Early in the year, China’s top economic planner National Development and Reform Commission (NDRC) approved construction of seven infrastructure projects in energy and water worth $72 billion this year. This is more than twice Nigeria’s 2020 budget. Manufacturing sector of China is driven largely by technological innovation and digitalisation. Nigeria’s infrastructure from roads to bridges and rails are broken and death traps, with businesses incurring high logistics costs. Ports in Apapa and Tin Can in Lagos are congested and containers stay there for days. This does not happen in China. China has 34 major ports and more than 2,000 minor ports. Africa’s largest economy, in contrast, has only two functional but highly congested ports in Lagos, ignoring others in various parts of the country. Experts say no country grows its economy this way.
Nigeria cannot grow its industries without diversifying its energy sources. In 2017, manufacturing companies in Nigeria spent as much as N117.38 billion in fuelling their plants to run daily operations, according to data from the Manufacturers Association of Nigeria (MAN).
China has gone past this, being world’s most successful in renewable energy, producing 728 GW of renewable power.
Up till now, Nigeria is yet to re-start an export expansion grant scheme that will boost export earnings. China does not waste time in identifying genuine exporters and funding them. Analysts want Nigeria to take its economy more seriously. Poverty rate is nearly 50 percent, according to World Poverty Clock, and many citizens cannot buy products made by manufacturers.

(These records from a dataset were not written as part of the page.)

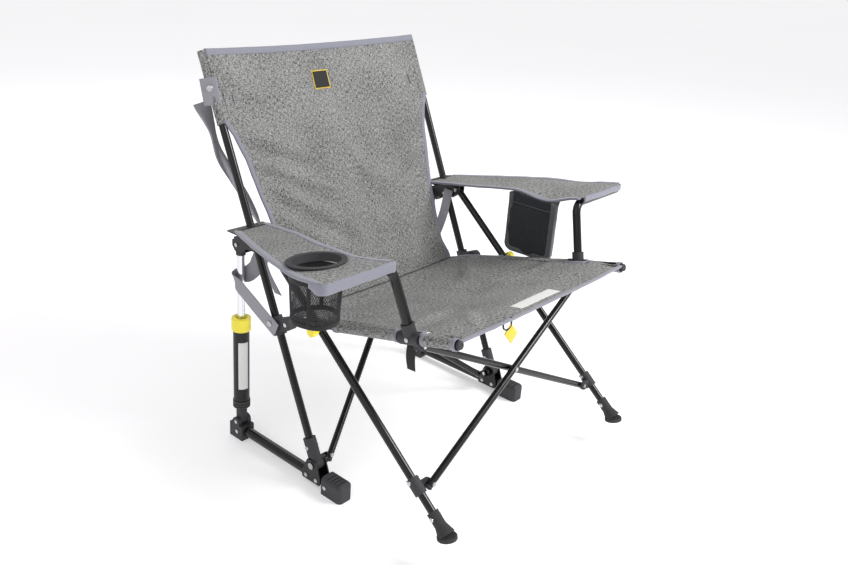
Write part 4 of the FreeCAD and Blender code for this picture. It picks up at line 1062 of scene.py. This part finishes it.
    def seat_trim(self, seat: Surface) -> None:
        """Bindings of the seat's free edges, cut-outs and front hem."""
        free = self.v_of_depth(-0.012)
        rear_cut = self.v_of_depth(self.bracket + self.cutout_half)
        front_cut = self.v_of_depth(self.bracket - self.cutout_half)
        inset = self.cutout_inset / (2 * self.rail_half)
        rounding = 0.012
        for hand, edge, way in (("right", 0.0, 1.0), ("left", 1.0, -1.0)):
            inner = edge + (inset if edge < 0.5 else -inset)
            side = seat.trace([(edge, 0.0), (edge, free)])
            edging(hand + "_seat_binding", side, way, width=0.009)
            loop = [
                (edge, rear_cut),
                (inner, rear_cut + rounding),
                (inner, front_cut - rounding),
                (edge, front_cut),
            ]
            edging(hand + "_cutout_binding", seat.trace(loop), way, width=0.008)
        hem = seat.trace([(0.0, 0.998), (1.0, 0.998)])
        edging("seat_front_binding", hem, 1.0, width=0.0075, gauge=0.0050)
        seam("seat_hem_stitching", seat.trace([(0.0, 0.955), (1.0, 0.955)]), 0.0010)

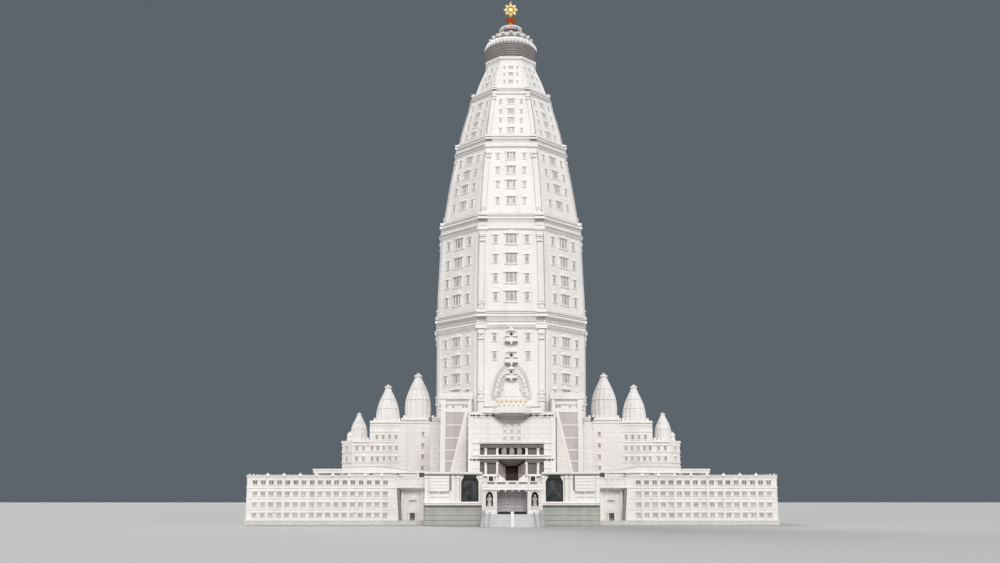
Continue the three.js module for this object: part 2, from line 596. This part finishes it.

“We have been consistently recommending the country to diversify the economy because reliance on oil does not serve very well and that means to continue with structural reforms that would make that possible,” Kristalina Georgieva, managing director of the International
Monetary Fund, said this at the recent World Bank/IMF annual meetings in Washington DC, United States.
“Nigeria matters to the whole of Africa. When Nigeria does well, Africa does well. What we see, however, is that economic recovery remains still too slow to reduce vulnerabilities and most important to reduce poverty in the country,” Georgieva further said.